L&T Finance and its other arms, as well as Aditya Birla Sun Life Mutual Fund, are major lenders to these three companies, with L&T Finance alone having an exposure of about Rs 1,500 crore.

IL&FS on Friday also submitted before the National Company Law Appellate Tribunal (NCLAT) that it will follow a similar procedure to begin servicing debts of 10 more group entities with total outstanding debt of around Rs 13,000 crore.

Ramji Srinivas, counsel for IL&FS and Union of India, told NCLAT that all lenders of West Gujarat Expressway and Jharkhand Road Project Implementation Company had signed term sheets restructuring loan agreements with IL&FS and that once final documentation was signed, the companies would begin servicing their debts.

Srinivas also said all lenders, barring Bank of India, had agreed to similar restructuring for loans of Moradabad Bareilly Expressway, and that Bank of India was expected to agree to terms within two days.

A two-member NCLAT bench led by Justice SJ Mukhopadhaya, however, asked the IL&FS counsel how the group planned to resolve the debt of 82 other domestic group entities — a total of Rs 61,375 crore.

All group companies of IL&FS have been classified according to their ability to meet payment obligations. Group companies able to meet all payment obligations are categorised as ‘green’. Those companies able to meet only operational payments and senior secured debt obligations are categorised as ‘amber’. Those that are not able to meet any payment obligations are categorised as ‘red’.

The NCLAT bench gave IL&FS 15 days to reach similar agreements with 10 other ‘amber’ companies and questioned IL&FS on its plan for resolution of ‘red’ companies.

“Why should we not release red companies (from the moratorium)?
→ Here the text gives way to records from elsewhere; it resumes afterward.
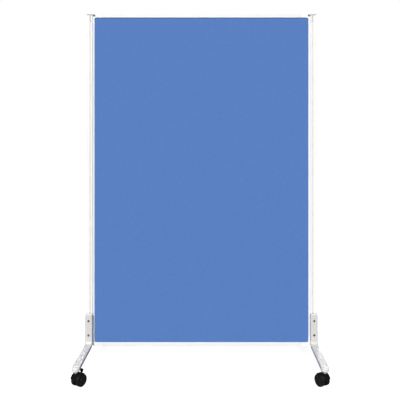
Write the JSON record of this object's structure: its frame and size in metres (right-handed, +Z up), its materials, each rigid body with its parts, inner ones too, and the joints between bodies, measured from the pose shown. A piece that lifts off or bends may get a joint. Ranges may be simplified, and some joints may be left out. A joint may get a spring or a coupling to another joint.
{
  "type": "partition wall",
  "caption": "Free-standing mobile partition: a framed felt panel between grooved posts on bent feet with twin-wheel swivel casters.",
  "frame": {"origin": "on the floor, midway between the posts and midway between the front and rear feet", "axes": "+Z up, +X to the right seen from the front, the front display face looks along -Y"},
  "size_m": [1.2564, 0.6216, 1.88],
  "materials": {
    "felt": "needled felt, matt",
    "core_board": "fibreboard",
    "white_metal": "satin powder coat",
    "white_plastic": "satin moulded",
    "grey_plastic": "moulded",
    "black_plastic": "moulded nylon",
    "tyre": "moulded nylon tread",
    "zinc_steel": "zinc plated",
    "black_steel": "blackened"
  },
  "bodies": {
    "stand": {"core_board": "core_board", "front_felt": "felt", "rear_felt": "felt", "frame_left_stile": "white_metal", "frame_right_stile": "white_metal", "frame_top_rail": "white_metal", "frame_top_left_corner": "white_plastic", "frame_top_right_corner": "white_plastic", "frame_bottom_rail": "white_metal", "frame_bottom_left_corner": "white_plastic", "frame_bottom_right_corner": "white_plastic", "left_post": "white_metal", "left_post_cap": "grey_plastic", "left_post_plug": "grey_plastic", "left_front_slot_strip": "white_plastic", "front_left_leg": "white_metal", "front_left_leg_nose": "white_plastic", "left_rear_slot_strip": "white_plastic", "rear_left_leg": "white_metal", "rear_left_leg_nose": "white_plastic", "left_upper_bolt": "black_steel", "left_upper_cap_nut": "zinc_steel", "left_lower_bolt": "black_steel", "left_lower_cap_nut": "zinc_steel", "right_post": "white_metal", "right_post_cap": "grey_plastic", "right_post_plug": "grey_plastic", "right_front_slot_strip": "white_plastic", "front_right_leg": "white_metal", "front_right_leg_nose": "white_plastic", "right_rear_slot_strip": "white_plastic", "rear_right_leg": "white_metal", "rear_right_leg_nose": "white_plastic", "right_upper_bolt": "black_steel", "right_upper_cap_nut": "zinc_steel", "right_lower_bolt": "black_steel", "right_lower_cap_nut": "zinc_steel", "front_left_caster_stem": "zinc_steel", "front_right_caster_stem": "zinc_steel", "rear_left_caster_stem": "zinc_steel", "rear_right_caster_stem": "zinc_steel"},
    "front_left_caster": {"front_left_caster_housing": "black_plastic", "front_left_caster_axle": "zinc_steel"},
    "front_left_caster_left_wheel": {"front_left_caster_left_wheel": "tyre"},
    "front_left_caster_right_wheel": {"front_left_caster_right_wheel": "tyre"},
    "front_left_caster_brake_lever": {"front_left_caster_brake_lever": "black_plastic"},
    "front_right_caster": {"front_right_caster_housing": "black_plastic", "front_right_caster_axle": "zinc_steel"},
    "front_right_caster_left_wheel": {"front_right_caster_left_wheel": "tyre"},
    "front_right_caster_right_wheel": {"front_right_caster_right_wheel": "tyre"},
    "rear_left_caster": {"rear_left_caster_housing": "black_plastic", "rear_left_caster_axle": "zinc_steel"},
    "rear_left_caster_left_wheel": {"rear_left_caster_left_wheel": "tyre"},
    "rear_left_caster_right_wheel": {"rear_left_caster_right_wheel": "tyre"},
    "rear_right_caster": {"rear_right_caster_housing": "black_plastic", "rear_right_caster_axle": "zinc_steel"},
    "rear_right_caster_left_wheel": {"rear_right_caster_left_wheel": "tyre"},
    "rear_right_caster_right_wheel": {"rear_right_caster_right_wheel": "tyre"},
    "rear_right_caster_brake_lever": {"rear_right_caster_brake_lever": "black_plastic"}
  },
  "joints": [
    {"name": "front_left_caster_swivel", "type": "hinge", "parent": "stand", "child": "front_left_caster", "pos_m": [-0.601, -0.288, 0.06], "axis": [0, 0, 1], "continuous": true},
    {"name": "front_left_caster_left_wheel_spin", "type": "hinge", "parent": "front_left_caster", "child": "front_left_caster_left_wheel", "pos_m": [-0.591, -0.27068, 0.03], "axis": [-0.866, 0.5, 0], "continuous": true},
    {"name": "front_left_caster_right_wheel_spin", "type": "hinge", "parent": "front_left_caster", "child": "front_left_caster_right_wheel", "pos_m": [-0.591, -0.27068, 0.03], "axis": [-0.866, 0.5, 0], "continuous": true},
    {"name": "front_left_caster_brake_lever_pivot", "type": "hinge", "parent": "front_left_caster", "child": "front_left_caster_brake_lever", "pos_m": [-0.583, -0.25682, 0.05049], "axis": [-0.866, 0.5, 0], "range_deg": [0, 25]},
    {"name": "front_right_caster_swivel", "type": "hinge", "parent": "stand", "child": "front_right_caster", "pos_m": [0.601, -0.288, 0.06], "axis": [0, 0, 1], "continuous": true},
    {"name": "front_right_caster_left_wheel_spin", "type": "hinge", "parent": "front_right_caster", "child": "front_right_caster_left_wheel", "pos_m": [0.591, -0.27068, 0.03], "axis": [-0.866, -0.5, 0], "continuous": true},
    {"name": "front_right_caster_right_wheel_spin", "type": "hinge", "parent": "front_right_caster", "child": "front_right_caster_right_wheel", "pos_m": [0.591, -0.27068, 0.03], "axis": [-0.866, -0.5, 0], "continuous": true},
    {"name": "rear_left_caster_swivel", "type": "hinge", "parent": "stand", "child": "rear_left_caster", "pos_m": [-0.601, 0.288, 0.06], "axis": [0, 0, 1], "continuous": true},
    {"name": "rear_left_caster_left_wheel_spin", "type": "hinge", "parent": "rear_left_caster", "child": "rear_left_caster_left_wheel", "pos_m": [-0.591, 0.27068, 0.03], "axis": [0.866, 0.5, 0], "continuous": true},
    {"name": "rear_left_caster_right_wheel_spin", "type": "hinge", "parent": "rear_left_caster", "child": "rear_left_caster_right_wheel", "pos_m": [-0.591, 0.27068, 0.03], "axis": [0.866, 0.5, 0], "continuous": true},
    {"name": "rear_right_caster_swivel", "type": "hinge", "parent": "stand", "child": "rear_right_caster", "pos_m": [0.601, 0.288, 0.06], "axis": [0, 0, 1], "continuous": true},
    {"name": "rear_right_caster_left_wheel_spin", "type": "hinge", "parent": "rear_right_caster", "child": "rear_right_caster_left_wheel", "pos_m": [0.591, 0.27068, 0.03], "axis": [0.866, -0.5, 0], "continuous": true},
    {"name": "rear_right_caster_right_wheel_spin", "type": "hinge", "parent": "rear_right_caster", "child": "rear_right_caster_right_wheel", "pos_m": [0.591, 0.27068, 0.03], "axis": [0.866, -0.5, 0], "continuous": true},
    {"name": "rear_right_caster_brake_lever_pivot", "type": "hinge", "parent": "rear_right_caster", "child": "rear_right_caster_brake_lever", "pos_m": [0.583, 0.25682, 0.05049], "axis": [0.866, -0.5, 0], "range_deg": [0, 25]}
  ]
}
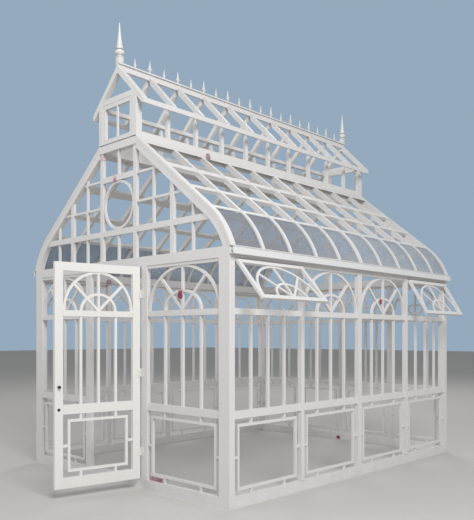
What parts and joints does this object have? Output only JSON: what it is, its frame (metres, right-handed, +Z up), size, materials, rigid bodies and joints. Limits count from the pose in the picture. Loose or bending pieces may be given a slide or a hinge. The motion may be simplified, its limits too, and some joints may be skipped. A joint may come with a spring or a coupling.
{
  "type": "glass greenhouse with a lantern roof",
  "caption": "Free-standing greenhouse frame of white painted metal with arched window bars, curved eaves panes, an open lantern roof with cresting, swung vents and a hinged door.",
  "frame": {"origin": "on the ground, on the underside of the front sill, midway between the corner posts", "axes": "+Z up; +Y from the door wall to the rear wall; +X to the right for someone who faces the door from outside"},
  "size_m": [3.6175, 4.9477, 4.7609],
  "materials": {
    "frame_paint": "satin white paint, a little dusty",
    "door_paint": "satin white paint",
    "gutter_paint": "satin white paint",
    "hinge_metal": "white paint worn at the knuckles",
    "handle_black": "black enamel",
    "curved_glass": "clear curved panes with a film of dust"
  },
  "bodies": {
    "root": {"base_sills": "frame_paint", "corner_posts": "frame_paint", "door_hinge_plates": "hinge_metal", "door_posts": "frame_paint", "eaves_beams": "frame_paint", "front_gable_lattice": "frame_paint", "front_gable_oval": "frame_paint", "front_lower_frames": "frame_paint", "front_wall_grilles": "frame_paint", "gable_beams": "frame_paint", "gable_rafters": "frame_paint", "gutters": "gutter_paint", "lantern_base_frame": "frame_paint", "lantern_eaves_rails": "frame_paint", "lantern_flashings": "frame_paint", "lantern_posts": "frame_paint", "lantern_rafters": "frame_paint", "lantern_top_frame": "frame_paint", "left_eaves_glass": "curved_glass", "left_front_vent": "frame_paint", "left_lower_frames": "frame_paint", "left_purlins": "frame_paint", "left_rear_vent": "frame_paint", "left_roof_ribs": "frame_paint", "left_wall_grilles": "frame_paint", "left_wall_posts": "frame_paint", "rear_gable_lattice": "frame_paint", "rear_gable_oval": "frame_paint", "rear_lower_frames": "frame_paint", "rear_wall_grilles": "frame_paint", "rear_wall_posts": "frame_paint", "ridge_beam": "frame_paint", "ridge_cresting": "frame_paint", "ridge_finials": "frame_paint", "right_eaves_glass": "curved_glass", "right_front_vent": "frame_paint", "right_lower_frames": "frame_paint", "right_purlins": "frame_paint", "right_rear_vent": "frame_paint", "right_roof_ribs": "frame_paint", "right_wall_grilles": "frame_paint", "right_wall_posts": "frame_paint"},
    "door": {"door_leaf": "door_paint", "door_handle": "handle_black", "door_hinge_knuckles": "hinge_metal"}
  },
  "joints": [
    {"name": "door_hinge", "type": "hinge", "parent": "root", "child": "door", "pos_m": [0.4, -0.043, 1.1], "axis": [0, 0, 1], "range_deg": [-80, 85]}
  ]
}
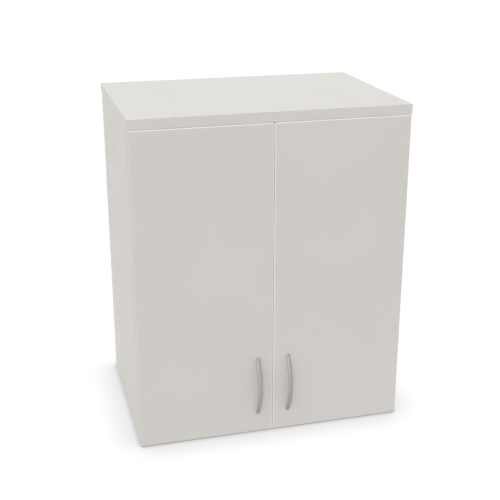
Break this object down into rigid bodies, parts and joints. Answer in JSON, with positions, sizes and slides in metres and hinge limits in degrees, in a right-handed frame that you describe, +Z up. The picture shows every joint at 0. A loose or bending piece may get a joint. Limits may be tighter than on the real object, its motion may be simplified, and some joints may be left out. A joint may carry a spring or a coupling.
{
  "type": "wall cabinet",
  "caption": "Wall cabinet with full overlay doors on concealed cup hinges, bow handles, an adjustable shelf and cabinet hangers.",
  "frame": {"origin": "on the underside of the bottom panel, in the cabinet's middle plane and halfway along the carcass's depth", "axes": "+Z up, -Y out of the front through the doors, +X towards the right as seen from the front"},
  "size_m": [0.6, 0.446, 0.728],
  "materials": {
    "carcass_board": "pale warm-grey melamine on chipboard, satin matt",
    "top_board": "pale warm-grey melamine on thicker chipboard, satin matt",
    "door_board": "pale warm-grey melamine on chipboard, satin matt",
    "back_board": "pale faced fibreboard, matt",
    "handle_metal": "satin nickel",
    "plated_steel": "nickel-plated pressed steel",
    "zinc_casting": "die-cast zinc, dull",
    "white_plastic": "moulded, fine matt",
    "clear_silicone": "translucent, soft"
  },
  "bodies": {
    "carcass": {"left_side_panel": "carcass_board", "right_side_panel": "carcass_board", "top_panel": "top_board", "bottom_panel": "carcass_board", "back_panel": "back_board", "shelf": "carcass_board", "left_front_shelf_support": "plated_steel", "left_rear_shelf_support": "plated_steel", "right_front_shelf_support": "plated_steel", "right_rear_shelf_support": "plated_steel", "left_upper_hinge_arm": "plated_steel", "left_upper_mounting_plate": "plated_steel", "left_lower_hinge_arm": "plated_steel", "left_lower_mounting_plate": "plated_steel", "right_upper_hinge_arm": "plated_steel", "right_upper_mounting_plate": "plated_steel", "right_lower_hinge_arm": "plated_steel", "right_lower_mounting_plate": "plated_steel", "left_hanger_housing": "plated_steel", "left_hanger_cover": "white_plastic", "right_hanger_housing": "plated_steel", "right_hanger_cover": "white_plastic", "left_upper_front_cam": "zinc_casting", "left_upper_rear_cam": "zinc_casting", "left_lower_front_cam": "zinc_casting", "left_lower_rear_cam": "zinc_casting", "right_upper_front_cam": "zinc_casting", "right_upper_rear_cam": "zinc_casting", "right_lower_front_cam": "zinc_casting", "right_lower_rear_cam": "zinc_casting", "left_upper_front_bolt": "plated_steel", "left_upper_rear_bolt": "plated_steel", "left_lower_front_bolt": "plated_steel", "left_lower_rear_bolt": "plated_steel", "right_upper_front_bolt": "plated_steel", "right_upper_rear_bolt": "plated_steel", "right_lower_front_bolt": "plated_steel", "right_lower_rear_bolt": "plated_steel"},
    "left_outer_links": {"left_upper_outer_link": "plated_steel", "left_lower_outer_link": "plated_steel"},
    "left_inner_links": {"left_upper_inner_link": "zinc_casting", "left_lower_inner_link": "zinc_casting"},
    "left_door_leaf": {"left_door": "door_board", "left_bow_handle": "handle_metal", "left_door_bumper": "clear_silicone", "left_upper_hinge_cup": "plated_steel", "left_lower_hinge_cup": "plated_steel"},
    "right_outer_links": {"right_upper_outer_link": "plated_steel", "right_lower_outer_link": "plated_steel"},
    "right_inner_links": {"right_upper_inner_link": "zinc_casting", "right_lower_inner_link": "zinc_casting"},
    "right_door_leaf": {"right_door": "door_board", "right_bow_handle": "handle_metal", "right_door_bumper": "clear_silicone", "right_upper_hinge_cup": "plated_steel", "right_lower_hinge_cup": "plated_steel"},
    "left_hook": {"left_hanger_hook": "plated_steel"},
    "right_hook": {"right_hanger_hook": "plated_steel"}
  },
  "joints": [
    {"name": "left_outer_link_pivot", "type": "hinge", "parent": "carcass", "child": "left_outer_links", "pos_m": [-0.26388, -0.17505, 0.35325], "axis": [0, 0, -1], "range_deg": [-27, 0]},
    {"name": "left_door_hinge", "type": "hinge", "parent": "left_outer_links", "child": "left_door_leaf", "pos_m": [-0.28851, -0.19706, 0.35325], "axis": [0, 0, -1], "range_deg": [0, 121.4]},
    {"name": "left_inner_link_pivot", "type": "hinge", "parent": "carcass", "child": "left_inner_links", "pos_m": [-0.26403, -0.1998, 0.35325], "axis": [0, 0, -1], "range_deg": [-40, 0]},
    {"name": "right_outer_link_pivot", "type": "hinge", "parent": "carcass", "child": "right_outer_links", "pos_m": [0.26388, -0.17505, 0.35325], "axis": [0, 0, 1], "range_deg": [-27, 0]},
    {"name": "right_door_hinge", "type": "hinge", "parent": "right_outer_links", "child": "right_door_leaf", "pos_m": [0.28851, -0.19706, 0.35325], "axis": [0, 0, 1], "range_deg": [0, 121.4]},
    {"name": "right_inner_link_pivot", "type": "hinge", "parent": "carcass", "child": "right_inner_links", "pos_m": [0.26403, -0.1998, 0.35325], "axis": [0, 0, 1], "range_deg": [-40, 0]},
    {"name": "left_hook_height", "type": "slide", "parent": "carcass", "child": "left_hook", "axis": [0, 0, 1], "range_m": [-0.006, 0.006]},
    {"name": "right_hook_height", "type": "slide", "parent": "carcass", "child": "right_hook", "axis": [0, 0, 1], "range_m": [-0.006, 0.006]}
  ],
  "couplings": [
    {"joint": "left_outer_link_pivot", "follows": "left_door_hinge", "ratio": -0.21753},
    {"joint": "left_inner_link_pivot", "follows": "left_door_hinge", "ratio": -0.32551},
    {"joint": "right_outer_link_pivot", "follows": "right_door_hinge", "ratio": -0.21753},
    {"joint": "right_inner_link_pivot", "follows": "right_door_hinge", "ratio": -0.32551}
  ]
}
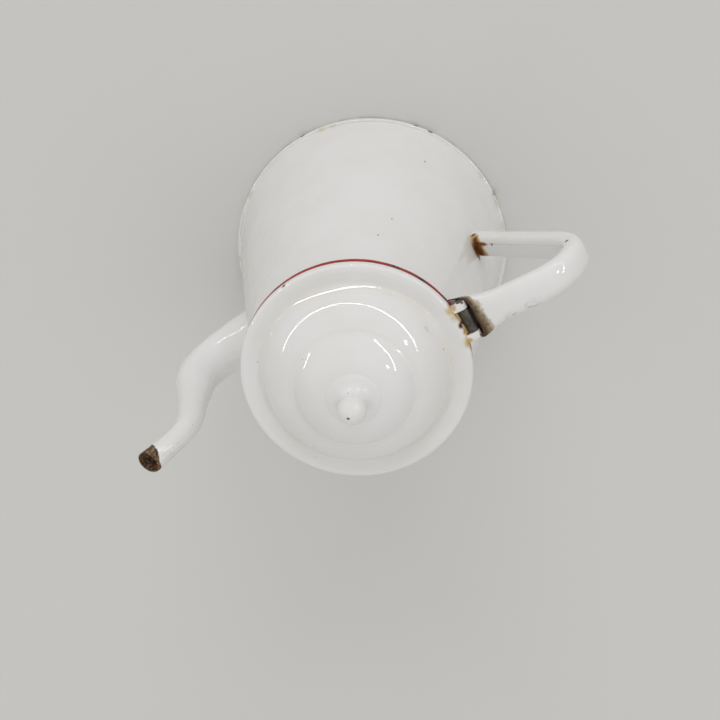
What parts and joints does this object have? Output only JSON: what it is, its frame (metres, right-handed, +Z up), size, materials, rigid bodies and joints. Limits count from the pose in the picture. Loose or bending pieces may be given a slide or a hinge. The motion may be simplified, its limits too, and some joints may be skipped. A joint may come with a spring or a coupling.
{
  "type": "coffee pot",
  "caption": "Tapered enamelled steel coffee pot with a gooseneck spout, a tubular handle, a rolled rim and a hinged stepped lid with a ball knob.",
  "frame": {"origin": "centre of the base, on the table the pot stands on", "axes": "+Z up; the spout points to -Y; the handle and the lid's hinge are on the +Y side; the hinge pin lies along X"},
  "size_m": [0.153, 0.2391, 0.2139],
  "materials": {
    "white_enamel": "glossy white vitreous enamel on sheet steel, worn and chipped",
    "red_enamel": "glossy red vitreous enamel",
    "bare_steel": "bare, dark and slightly rusty",
    "steel_wire": "plain drawn wire, sealed inside the rim"
  },
  "bodies": {
    "pot": {"pot_body": "white_enamel", "base_plate": "white_enamel", "rim_bead": "red_enamel", "rim_wire": "steel_wire", "spout_half_left": "white_enamel", "spout_half_right": "white_enamel", "handle": "white_enamel", "hinge_strap": "bare_steel"},
    "lid": {"hinge_pin": "bare_steel", "lid": "white_enamel", "lid_collar": "white_enamel", "lid_hinge_leaf": "white_enamel", "knob": "white_enamel"}
  },
  "joints": [
    {"name": "lid_hinge", "type": "hinge", "parent": "pot", "child": "lid", "pos_m": [0, 0.0576, 0.1665], "axis": [-1, 0, 0], "range_deg": [0, 105]}
  ]
}
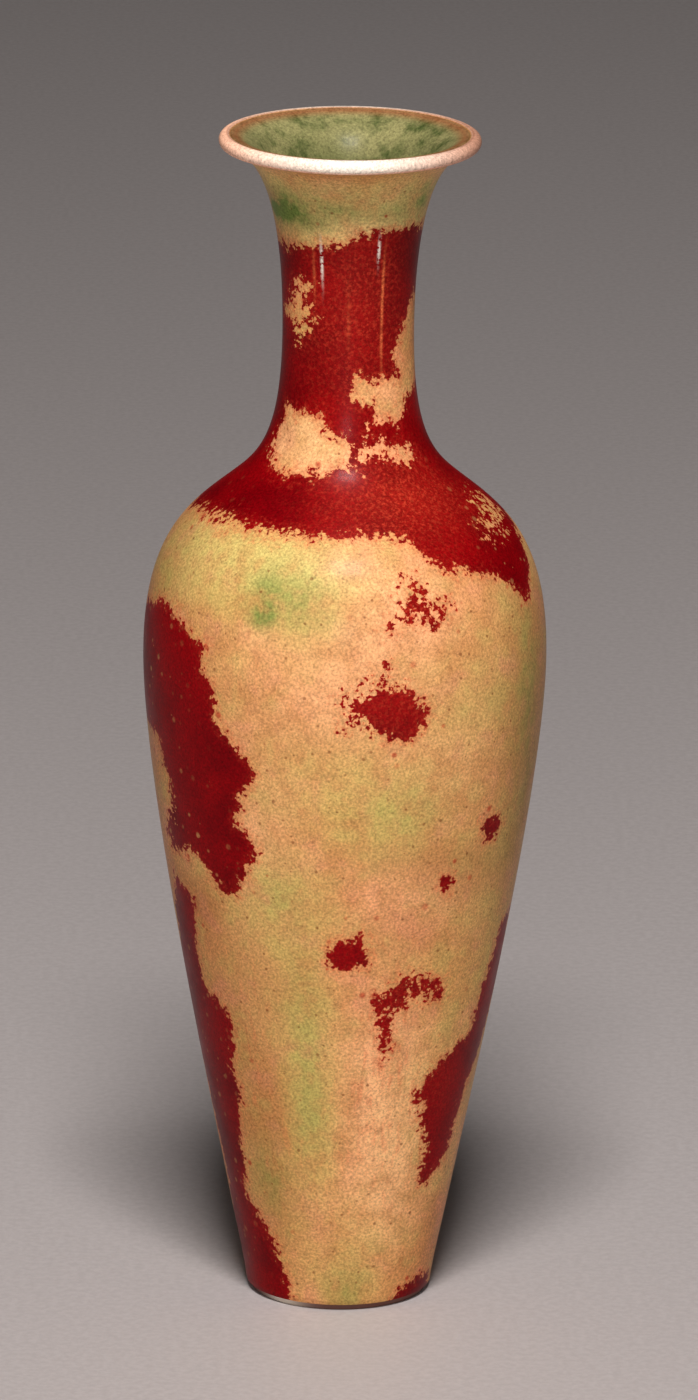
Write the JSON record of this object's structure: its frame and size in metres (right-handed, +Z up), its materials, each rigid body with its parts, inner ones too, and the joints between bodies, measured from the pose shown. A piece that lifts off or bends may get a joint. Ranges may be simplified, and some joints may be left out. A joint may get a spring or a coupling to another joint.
{
  "type": "vase",
  "caption": "Slender glazed porcelain vase with high shoulders, a narrow waisted neck, a flared rolled mouth and a small recessed foot.",
  "frame": {"origin": "middle of the foot ring's resting face, on the table", "axes": "+Z up along the vase's axis; +Y away from the viewer of the picture"},
  "size_m": [0.054, 0.054, 0.16],
  "materials": {
    "porcelain": "bare fired clay, matt",
    "luting_slip": "bare fired slip, matt",
    "copper_red_glaze": "glossy copper-red glaze, mottled with buff and green",
    "clear_glaze": "glossy clear glaze, faintly grey-green"
  },
  "bodies": {
    "root": {"lower_body": "porcelain", "belly_joint_slip": "luting_slip", "shoulder": "porcelain", "neck_joint_slip": "luting_slip", "neck_and_mouth": "porcelain", "copper_red_glaze": "copper_red_glaze", "inner_clear_glaze": "clear_glaze", "base_clear_glaze": "clear_glaze"}
  },
  "joints": []
}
Let somebody who want to trigger (insolvency) because you will not be in a position (to pay lenders),” it said.

The bench also directed IL&FS to file an affidavit on the measure it would take to release payments to provident funds, pension funds and said NCLAT may direct IL&FS and Union of India to release any funds generated to these and other employee related funds who have invested in IL&FS group entities.